On a more “macro” level, Ms. Austin’s description of Assyrian warfare, atrocities, and sweep to tyrannical domination over the Middle East gave me a clearer picture of the way events transpired that supported and even clarified the biblical text for me. If you have ever wondered why God used the Assyrians as an arm of judgment against Judah and Israel, or if you have ever wondered why God commanded that nations similar to Assyria be wiped off the face of the earth, you’ll understand after reading Chronicles of the Kings. Normally, I would never recommend that people go to a novel for clarity on details in God’s word, but Ms. Austin’s research is that good.

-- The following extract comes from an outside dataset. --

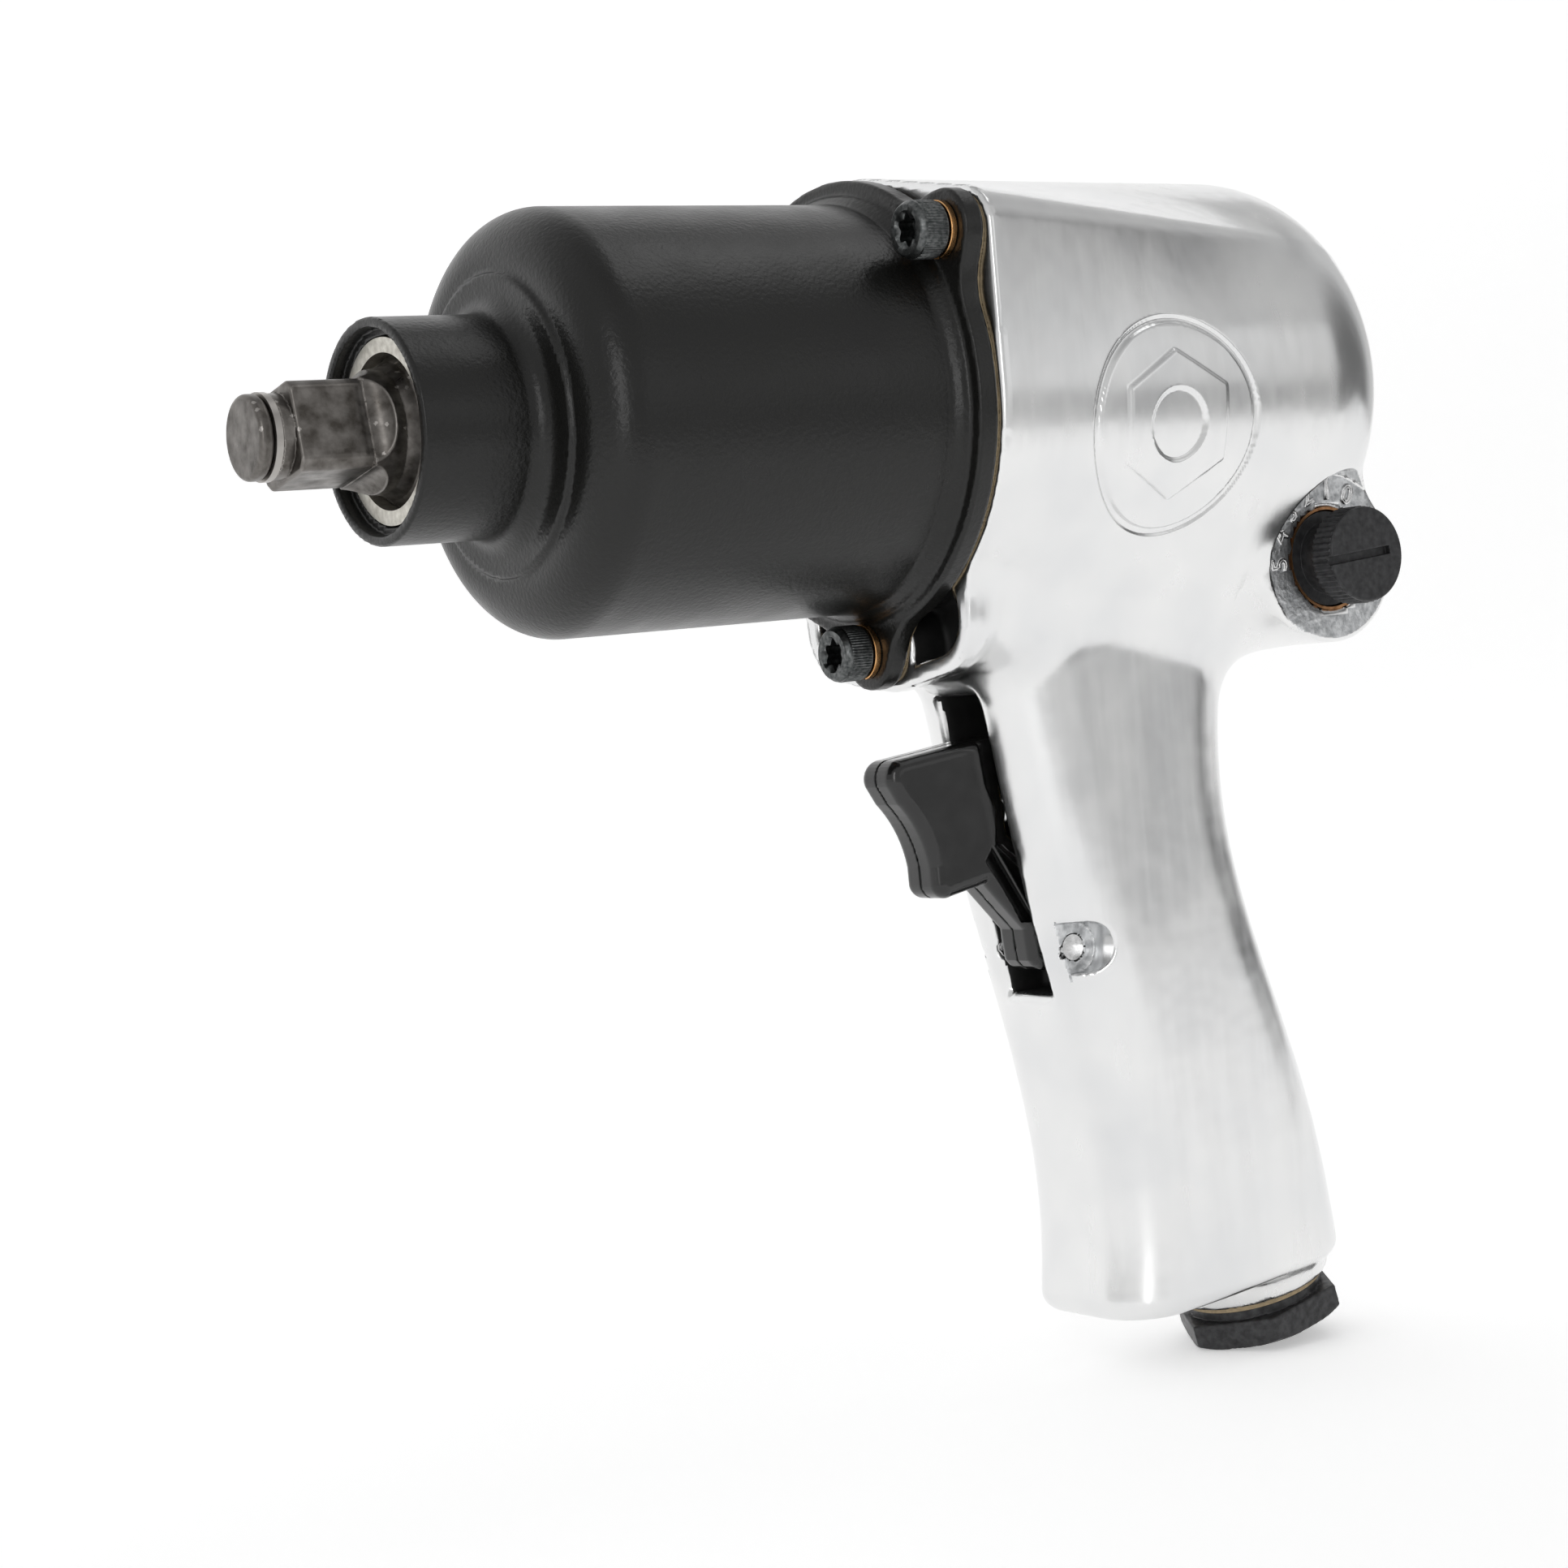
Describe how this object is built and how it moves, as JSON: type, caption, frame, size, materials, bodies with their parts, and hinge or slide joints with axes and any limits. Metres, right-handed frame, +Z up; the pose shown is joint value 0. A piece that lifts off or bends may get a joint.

Finally, and most importantly, Ms. Austin gets the theology right, and in a way that is applicable to believers on this side of the cross. Her characters come to the realization that salvation is through grace, not through the works of empty ritual. That anything we put before God, even our own ideas of who God is, is an idol. That any sinner, no matter how despicable, can repent and experience God’s forgiveness. And on, and on, and on. I rarely read Christian fiction because I have found so much poor and even heretical theology in so many books in this genre. But somewhere around the middle of this series, I nearly came to tears as I realized that Ms. Austin was going to stay true to God’s word and not let me down by stooping to ear tickling or apostasy. And for that, I sincerely thank her.

All of the books in the series are available through, Barnes&, and CBD. The Kindle, Nook, and e-version of the first book in the series, Gods and Kings, is currently free at these sites. You may also, as I did, be able to find Chronicles of the Kings at your local library.

I highly recommend the Chronicles of the Kings series. I can’t say enough good things about it.